Para politikasının etkinliği ve finansal istikrar açısından döviz rezervlerinin güçlendirilmesi hedefimizi koruyoruz. Ayrıca Merkez Bankası uygun koşullar oluştuğunda rezervlerini güçlendirmeye yönelik araçları iletişimi önceden ve gerektiği şekilde yaparak devreye alabilecektir.

Banka yöneticileriyle toplantınızda para politikasının operasyonel çerçevesinin korunacağının vurguladığınız belirtildi.
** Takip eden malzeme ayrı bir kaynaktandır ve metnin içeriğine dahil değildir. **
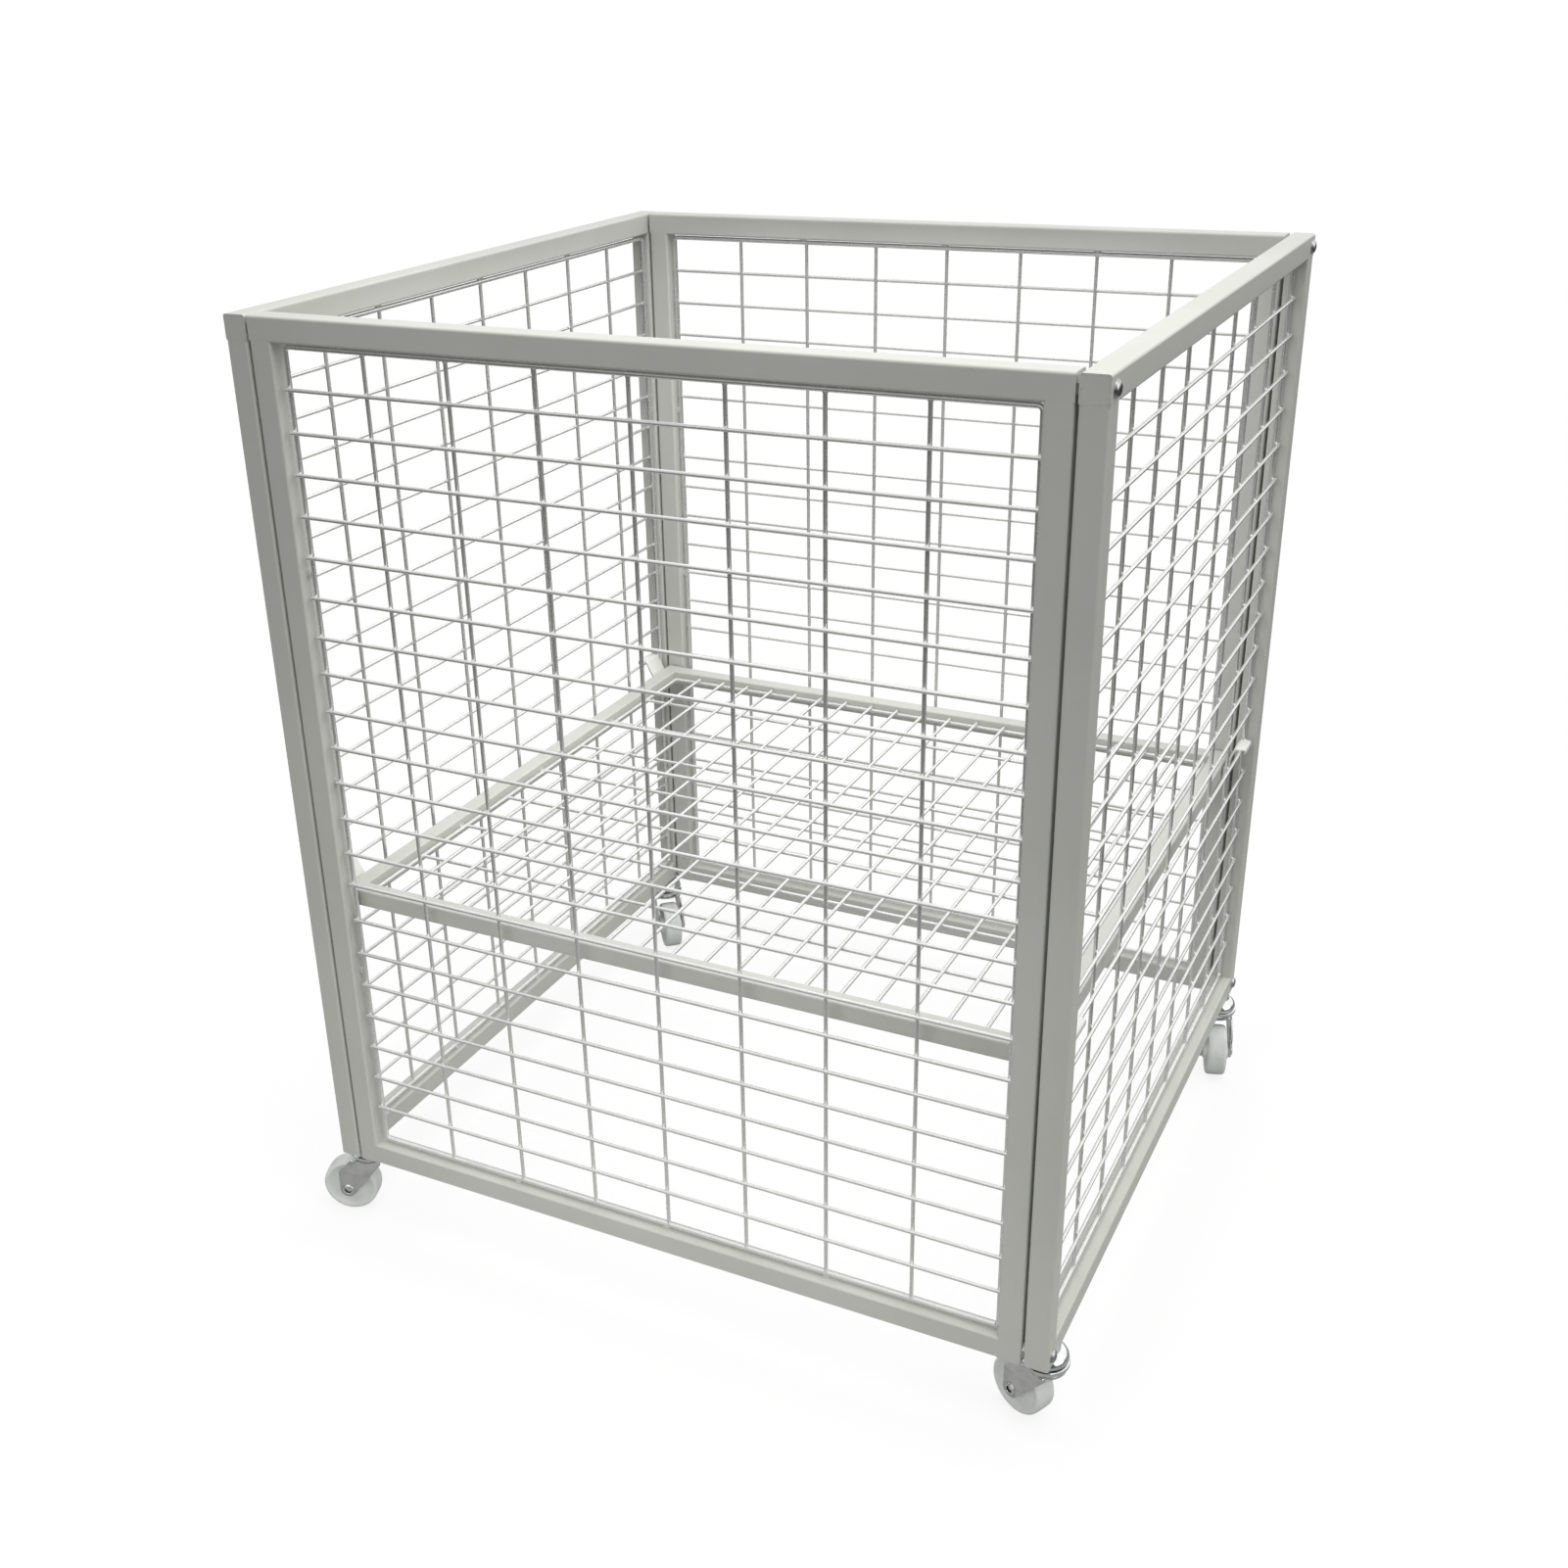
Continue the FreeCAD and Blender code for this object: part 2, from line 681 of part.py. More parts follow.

Bu ifade tek faiz politikasıyla devam edeceğiniz ve “arka kapı sıkılaştırması” olarak bilinen geç likidite penceresi ve gecelik borç verme oranlarından fonlama yapmayacağınız anlamına mı geliyor?

Evet, para politikasının operasyonel çerçevesini koruyacağız, bir hafta vadeli repo faiz oranı para politikası açısından temel politika aracımız olmaya devam edecek. Sadeleştirilmiş operasyonel para politikası çerçevesinin, aktarım mekanizmasını güçlendirdiğini, kararların ve uygulamaların daha sade ve net şekilde iletişiminin kurulmasına imkân verdiğini görüyoruz.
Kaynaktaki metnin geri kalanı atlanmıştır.